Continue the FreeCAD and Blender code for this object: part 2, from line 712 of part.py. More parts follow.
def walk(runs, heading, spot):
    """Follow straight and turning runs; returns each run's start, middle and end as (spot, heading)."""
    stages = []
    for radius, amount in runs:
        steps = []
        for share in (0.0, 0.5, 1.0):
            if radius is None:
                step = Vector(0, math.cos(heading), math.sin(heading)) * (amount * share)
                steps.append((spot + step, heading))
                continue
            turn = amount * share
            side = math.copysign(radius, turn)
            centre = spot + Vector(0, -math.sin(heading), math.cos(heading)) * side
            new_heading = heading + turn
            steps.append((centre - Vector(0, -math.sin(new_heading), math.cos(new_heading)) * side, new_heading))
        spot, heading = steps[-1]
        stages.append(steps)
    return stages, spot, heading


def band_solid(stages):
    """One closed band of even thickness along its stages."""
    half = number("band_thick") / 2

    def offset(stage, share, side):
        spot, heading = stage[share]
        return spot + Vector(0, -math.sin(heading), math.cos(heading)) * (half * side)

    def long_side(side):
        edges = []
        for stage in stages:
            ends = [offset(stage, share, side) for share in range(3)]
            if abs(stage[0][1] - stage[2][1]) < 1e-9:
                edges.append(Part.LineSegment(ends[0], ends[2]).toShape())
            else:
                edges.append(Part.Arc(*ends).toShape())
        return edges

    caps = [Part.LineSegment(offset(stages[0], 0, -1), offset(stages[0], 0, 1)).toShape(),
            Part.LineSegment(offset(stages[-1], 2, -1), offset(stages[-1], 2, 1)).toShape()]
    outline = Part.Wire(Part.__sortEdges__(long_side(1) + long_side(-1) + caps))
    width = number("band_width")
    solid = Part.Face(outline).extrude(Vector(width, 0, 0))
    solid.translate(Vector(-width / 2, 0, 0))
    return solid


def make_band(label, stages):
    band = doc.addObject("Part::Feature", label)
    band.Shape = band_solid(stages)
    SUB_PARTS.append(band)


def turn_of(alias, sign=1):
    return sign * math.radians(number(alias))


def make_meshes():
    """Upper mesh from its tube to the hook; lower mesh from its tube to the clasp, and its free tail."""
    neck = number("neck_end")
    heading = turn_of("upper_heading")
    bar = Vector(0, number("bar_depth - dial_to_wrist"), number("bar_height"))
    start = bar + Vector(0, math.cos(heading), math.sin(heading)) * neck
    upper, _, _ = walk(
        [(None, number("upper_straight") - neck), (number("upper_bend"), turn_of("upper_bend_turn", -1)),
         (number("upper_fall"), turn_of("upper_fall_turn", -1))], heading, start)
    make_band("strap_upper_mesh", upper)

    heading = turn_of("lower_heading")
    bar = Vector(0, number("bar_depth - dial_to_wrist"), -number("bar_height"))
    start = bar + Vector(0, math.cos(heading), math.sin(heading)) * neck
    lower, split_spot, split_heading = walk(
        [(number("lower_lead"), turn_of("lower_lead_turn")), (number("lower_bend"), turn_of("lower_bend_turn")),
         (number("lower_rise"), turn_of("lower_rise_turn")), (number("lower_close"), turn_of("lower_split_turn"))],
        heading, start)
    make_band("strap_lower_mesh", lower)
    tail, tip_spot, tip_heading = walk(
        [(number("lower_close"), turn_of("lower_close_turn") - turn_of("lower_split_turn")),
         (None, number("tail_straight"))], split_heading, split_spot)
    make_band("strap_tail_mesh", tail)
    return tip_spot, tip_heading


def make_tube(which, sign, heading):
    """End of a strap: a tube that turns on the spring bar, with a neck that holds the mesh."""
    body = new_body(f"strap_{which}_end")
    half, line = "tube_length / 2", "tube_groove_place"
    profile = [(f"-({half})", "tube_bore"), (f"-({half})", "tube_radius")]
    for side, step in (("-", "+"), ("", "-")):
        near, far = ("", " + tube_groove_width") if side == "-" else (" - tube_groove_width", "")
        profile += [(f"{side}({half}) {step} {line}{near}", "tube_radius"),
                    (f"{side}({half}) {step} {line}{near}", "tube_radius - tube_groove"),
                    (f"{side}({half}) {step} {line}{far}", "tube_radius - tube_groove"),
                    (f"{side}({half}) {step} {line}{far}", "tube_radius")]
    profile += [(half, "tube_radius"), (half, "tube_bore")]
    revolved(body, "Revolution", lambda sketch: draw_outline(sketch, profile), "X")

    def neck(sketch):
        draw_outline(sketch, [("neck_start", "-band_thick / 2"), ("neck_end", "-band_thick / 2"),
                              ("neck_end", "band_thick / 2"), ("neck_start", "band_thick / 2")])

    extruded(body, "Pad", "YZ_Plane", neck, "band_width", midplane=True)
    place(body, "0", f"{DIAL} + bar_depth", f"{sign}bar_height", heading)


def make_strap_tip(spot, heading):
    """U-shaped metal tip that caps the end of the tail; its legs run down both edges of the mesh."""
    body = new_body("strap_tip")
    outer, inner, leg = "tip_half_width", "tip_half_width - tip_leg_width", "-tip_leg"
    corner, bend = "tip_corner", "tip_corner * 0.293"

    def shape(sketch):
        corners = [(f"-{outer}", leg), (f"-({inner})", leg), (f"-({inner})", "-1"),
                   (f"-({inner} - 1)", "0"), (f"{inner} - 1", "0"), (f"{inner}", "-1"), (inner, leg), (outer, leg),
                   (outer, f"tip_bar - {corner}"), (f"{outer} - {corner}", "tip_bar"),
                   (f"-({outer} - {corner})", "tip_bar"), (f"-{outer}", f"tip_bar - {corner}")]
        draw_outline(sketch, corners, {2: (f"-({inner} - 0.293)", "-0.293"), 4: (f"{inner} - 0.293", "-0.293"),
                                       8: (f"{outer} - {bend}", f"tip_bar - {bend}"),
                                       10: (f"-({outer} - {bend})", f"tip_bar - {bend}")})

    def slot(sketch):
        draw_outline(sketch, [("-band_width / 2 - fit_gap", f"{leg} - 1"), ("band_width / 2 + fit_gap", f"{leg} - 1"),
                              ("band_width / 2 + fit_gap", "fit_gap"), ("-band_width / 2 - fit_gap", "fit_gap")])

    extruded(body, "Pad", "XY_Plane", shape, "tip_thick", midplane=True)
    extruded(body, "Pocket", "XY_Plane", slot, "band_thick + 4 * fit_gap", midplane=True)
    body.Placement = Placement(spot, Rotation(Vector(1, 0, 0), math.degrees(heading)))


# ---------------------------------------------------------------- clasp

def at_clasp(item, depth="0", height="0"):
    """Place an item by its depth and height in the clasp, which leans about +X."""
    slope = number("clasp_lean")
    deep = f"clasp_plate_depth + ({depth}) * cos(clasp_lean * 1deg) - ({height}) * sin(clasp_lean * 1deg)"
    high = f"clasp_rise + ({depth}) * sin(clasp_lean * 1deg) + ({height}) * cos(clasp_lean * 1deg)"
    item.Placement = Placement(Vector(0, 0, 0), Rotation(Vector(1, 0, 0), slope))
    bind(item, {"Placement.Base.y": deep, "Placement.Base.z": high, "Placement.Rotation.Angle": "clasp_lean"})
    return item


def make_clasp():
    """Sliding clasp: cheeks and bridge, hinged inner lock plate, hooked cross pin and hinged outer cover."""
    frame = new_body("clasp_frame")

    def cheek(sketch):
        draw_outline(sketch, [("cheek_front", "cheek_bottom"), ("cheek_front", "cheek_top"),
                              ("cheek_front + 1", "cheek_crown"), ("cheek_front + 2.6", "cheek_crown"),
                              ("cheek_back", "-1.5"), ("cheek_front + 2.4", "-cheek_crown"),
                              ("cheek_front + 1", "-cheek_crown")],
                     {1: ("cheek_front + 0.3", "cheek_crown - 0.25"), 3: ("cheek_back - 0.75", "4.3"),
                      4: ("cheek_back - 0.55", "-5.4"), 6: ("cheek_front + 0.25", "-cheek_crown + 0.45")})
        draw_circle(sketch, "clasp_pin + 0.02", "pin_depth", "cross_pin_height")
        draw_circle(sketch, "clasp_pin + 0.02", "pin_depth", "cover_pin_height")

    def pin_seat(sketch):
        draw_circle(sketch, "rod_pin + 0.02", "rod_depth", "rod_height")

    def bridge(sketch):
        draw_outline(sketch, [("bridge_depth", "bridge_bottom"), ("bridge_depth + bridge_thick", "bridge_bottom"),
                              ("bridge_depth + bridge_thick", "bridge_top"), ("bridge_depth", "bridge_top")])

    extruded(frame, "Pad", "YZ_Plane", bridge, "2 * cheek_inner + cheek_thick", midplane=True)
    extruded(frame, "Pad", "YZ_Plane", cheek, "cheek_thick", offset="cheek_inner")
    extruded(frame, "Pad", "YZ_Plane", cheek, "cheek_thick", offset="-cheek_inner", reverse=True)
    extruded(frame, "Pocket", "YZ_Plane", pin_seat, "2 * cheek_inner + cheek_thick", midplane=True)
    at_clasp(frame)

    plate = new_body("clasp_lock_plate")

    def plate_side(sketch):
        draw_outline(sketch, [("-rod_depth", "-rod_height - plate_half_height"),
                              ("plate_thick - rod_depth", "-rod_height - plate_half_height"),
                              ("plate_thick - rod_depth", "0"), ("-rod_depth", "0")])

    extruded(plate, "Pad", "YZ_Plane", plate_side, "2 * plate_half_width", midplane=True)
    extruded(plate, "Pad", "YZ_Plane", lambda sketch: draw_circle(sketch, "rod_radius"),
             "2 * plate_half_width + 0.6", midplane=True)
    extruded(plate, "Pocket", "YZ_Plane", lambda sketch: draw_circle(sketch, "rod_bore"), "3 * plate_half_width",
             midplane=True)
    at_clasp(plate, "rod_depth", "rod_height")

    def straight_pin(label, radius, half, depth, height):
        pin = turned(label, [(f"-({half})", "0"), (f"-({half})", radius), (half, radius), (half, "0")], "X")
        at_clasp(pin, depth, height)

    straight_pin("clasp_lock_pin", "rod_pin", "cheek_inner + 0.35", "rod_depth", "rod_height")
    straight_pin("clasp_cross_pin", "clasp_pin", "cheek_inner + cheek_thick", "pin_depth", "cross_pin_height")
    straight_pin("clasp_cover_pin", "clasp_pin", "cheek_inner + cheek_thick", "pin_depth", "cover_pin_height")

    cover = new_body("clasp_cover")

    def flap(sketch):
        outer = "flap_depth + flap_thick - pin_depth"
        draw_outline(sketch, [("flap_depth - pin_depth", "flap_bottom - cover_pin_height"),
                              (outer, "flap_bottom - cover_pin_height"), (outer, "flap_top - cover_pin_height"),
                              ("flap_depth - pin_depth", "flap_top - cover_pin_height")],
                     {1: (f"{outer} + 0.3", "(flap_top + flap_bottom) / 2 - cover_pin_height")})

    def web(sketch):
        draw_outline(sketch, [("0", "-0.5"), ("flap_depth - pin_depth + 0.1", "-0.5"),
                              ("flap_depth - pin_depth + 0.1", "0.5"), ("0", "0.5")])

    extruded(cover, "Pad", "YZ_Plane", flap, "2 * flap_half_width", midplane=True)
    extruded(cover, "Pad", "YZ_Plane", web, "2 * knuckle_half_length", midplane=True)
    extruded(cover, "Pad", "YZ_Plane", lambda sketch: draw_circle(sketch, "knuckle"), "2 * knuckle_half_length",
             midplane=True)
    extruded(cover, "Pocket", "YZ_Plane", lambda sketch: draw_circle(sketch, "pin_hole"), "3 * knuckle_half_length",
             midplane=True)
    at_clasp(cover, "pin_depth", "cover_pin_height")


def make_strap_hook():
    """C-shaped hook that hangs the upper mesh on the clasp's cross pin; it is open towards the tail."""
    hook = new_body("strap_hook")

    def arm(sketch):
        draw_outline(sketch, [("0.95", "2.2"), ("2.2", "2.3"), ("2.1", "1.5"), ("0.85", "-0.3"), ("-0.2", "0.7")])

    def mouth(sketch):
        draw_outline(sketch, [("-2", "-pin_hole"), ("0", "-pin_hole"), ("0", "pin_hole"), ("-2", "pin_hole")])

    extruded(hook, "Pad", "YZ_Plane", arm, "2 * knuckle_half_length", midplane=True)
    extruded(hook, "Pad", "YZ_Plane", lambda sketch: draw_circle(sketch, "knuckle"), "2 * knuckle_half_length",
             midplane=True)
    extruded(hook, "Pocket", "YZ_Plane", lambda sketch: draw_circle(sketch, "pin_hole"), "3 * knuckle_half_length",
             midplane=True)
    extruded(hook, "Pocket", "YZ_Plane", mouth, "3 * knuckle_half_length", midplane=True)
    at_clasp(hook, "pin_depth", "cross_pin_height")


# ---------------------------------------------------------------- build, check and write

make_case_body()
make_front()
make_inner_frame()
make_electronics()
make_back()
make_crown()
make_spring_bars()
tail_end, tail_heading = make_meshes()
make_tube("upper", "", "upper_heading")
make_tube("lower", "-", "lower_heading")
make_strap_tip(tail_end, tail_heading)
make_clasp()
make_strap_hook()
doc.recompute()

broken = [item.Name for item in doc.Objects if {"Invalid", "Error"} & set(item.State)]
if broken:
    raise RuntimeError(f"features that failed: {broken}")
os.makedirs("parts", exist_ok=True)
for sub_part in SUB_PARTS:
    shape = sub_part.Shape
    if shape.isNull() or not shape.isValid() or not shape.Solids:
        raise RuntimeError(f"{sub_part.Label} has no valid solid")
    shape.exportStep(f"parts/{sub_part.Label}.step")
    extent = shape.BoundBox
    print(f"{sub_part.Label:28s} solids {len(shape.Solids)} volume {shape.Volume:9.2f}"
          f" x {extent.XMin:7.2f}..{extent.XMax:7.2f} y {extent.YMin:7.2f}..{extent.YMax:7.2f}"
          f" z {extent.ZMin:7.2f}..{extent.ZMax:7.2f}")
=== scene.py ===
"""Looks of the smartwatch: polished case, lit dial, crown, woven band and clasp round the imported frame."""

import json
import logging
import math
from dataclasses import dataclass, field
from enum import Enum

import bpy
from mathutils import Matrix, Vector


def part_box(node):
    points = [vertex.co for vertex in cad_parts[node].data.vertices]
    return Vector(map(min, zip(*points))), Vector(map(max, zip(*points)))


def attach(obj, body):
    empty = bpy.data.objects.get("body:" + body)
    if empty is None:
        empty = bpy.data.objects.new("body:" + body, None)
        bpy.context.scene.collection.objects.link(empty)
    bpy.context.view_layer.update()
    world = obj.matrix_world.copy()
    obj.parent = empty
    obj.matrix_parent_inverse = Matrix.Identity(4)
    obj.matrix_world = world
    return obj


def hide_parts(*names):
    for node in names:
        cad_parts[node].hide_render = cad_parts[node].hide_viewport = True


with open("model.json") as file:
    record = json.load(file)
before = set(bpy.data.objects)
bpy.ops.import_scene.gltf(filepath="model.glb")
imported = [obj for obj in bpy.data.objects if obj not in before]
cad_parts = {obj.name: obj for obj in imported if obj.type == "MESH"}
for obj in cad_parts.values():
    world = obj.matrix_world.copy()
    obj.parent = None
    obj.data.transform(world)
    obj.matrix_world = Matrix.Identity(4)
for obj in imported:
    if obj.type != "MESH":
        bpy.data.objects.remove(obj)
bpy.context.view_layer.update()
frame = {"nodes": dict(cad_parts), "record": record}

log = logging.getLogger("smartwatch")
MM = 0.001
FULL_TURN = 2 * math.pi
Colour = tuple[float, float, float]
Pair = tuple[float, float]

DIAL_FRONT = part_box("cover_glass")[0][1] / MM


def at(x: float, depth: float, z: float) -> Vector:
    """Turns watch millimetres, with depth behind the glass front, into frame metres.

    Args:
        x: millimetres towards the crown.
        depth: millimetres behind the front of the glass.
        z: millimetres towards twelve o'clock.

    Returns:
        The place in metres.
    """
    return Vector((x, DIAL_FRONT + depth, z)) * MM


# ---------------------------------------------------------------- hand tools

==

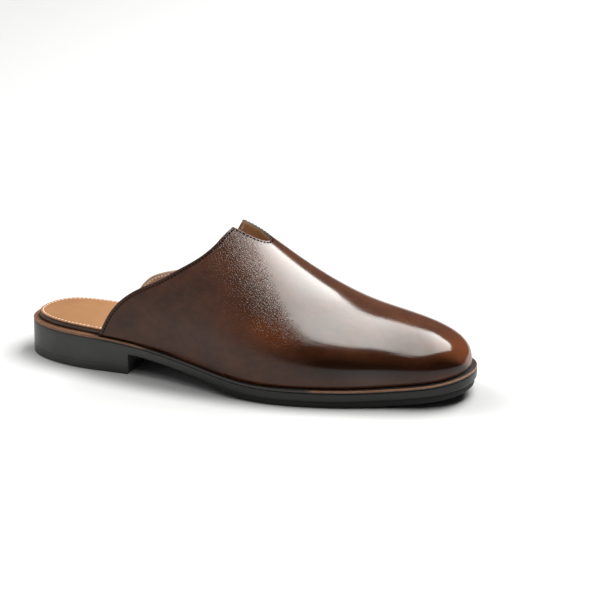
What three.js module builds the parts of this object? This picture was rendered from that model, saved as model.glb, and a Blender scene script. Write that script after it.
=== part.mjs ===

- [WHAT YOU ARE ASKED TO DO]: Print the lines from the line with "check and write" to the line with "for node in" exactly, and print nothing else. Both of those lines are included.

- [EXPECTED OUTPUT]:
# ---------------------------------------------------------------- build, check and write

make_case_body()
make_front()
make_inner_frame()
make_electronics()
make_back()
make_crown()
make_spring_bars()
tail_end, tail_heading = make_meshes()
make_tube("upper", "", "upper_heading")
make_tube("lower", "-", "lower_heading")
make_strap_tip(tail_end, tail_heading)
make_clasp()
make_strap_hook()
doc.recompute()

broken = [item.Name for item in doc.Objects if {"Invalid", "Error"} & set(item.State)]
if broken:
    raise RuntimeError(f"features that failed: {broken}")
os.makedirs("parts", exist_ok=True)
for sub_part in SUB_PARTS:
    shape = sub_part.Shape
    if shape.isNull() or not shape.isValid() or not shape.Solids:
        raise RuntimeError(f"{sub_part.Label} has no valid solid")
    shape.exportStep(f"parts/{sub_part.Label}.step")
    extent = shape.BoundBox
    print(f"{sub_part.Label:28s} solids {len(shape.Solids)} volume {shape.Volume:9.2f}"
          f" x {extent.XMin:7.2f}..{extent.XMax:7.2f} y {extent.YMin:7.2f}..{extent.YMax:7.2f}"
          f" z {extent.ZMin:7.2f}..{extent.ZMax:7.2f}")
=== scene.py ===
"""Looks of the smartwatch: polished case, lit dial, crown, woven band and clasp round the imported frame."""

import json
import logging
import math
from dataclasses import dataclass, field
from enum import Enum

import bpy
from mathutils import Matrix, Vector


def part_box(node):
    points = [vertex.co for vertex in cad_parts[node].data.vertices]
    return Vector(map(min, zip(*points))), Vector(map(max, zip(*points)))


def attach(obj, body):
    empty = bpy.data.objects.get("body:" + body)
    if empty is None:
        empty = bpy.data.objects.new("body:" + body, None)
        bpy.context.scene.collection.objects.link(empty)
    bpy.context.view_layer.update()
    world = obj.matrix_world.copy()
    obj.parent = empty
    obj.matrix_parent_inverse = Matrix.Identity(4)
    obj.matrix_world = world
    return obj


def hide_parts(*names):
    for node in names:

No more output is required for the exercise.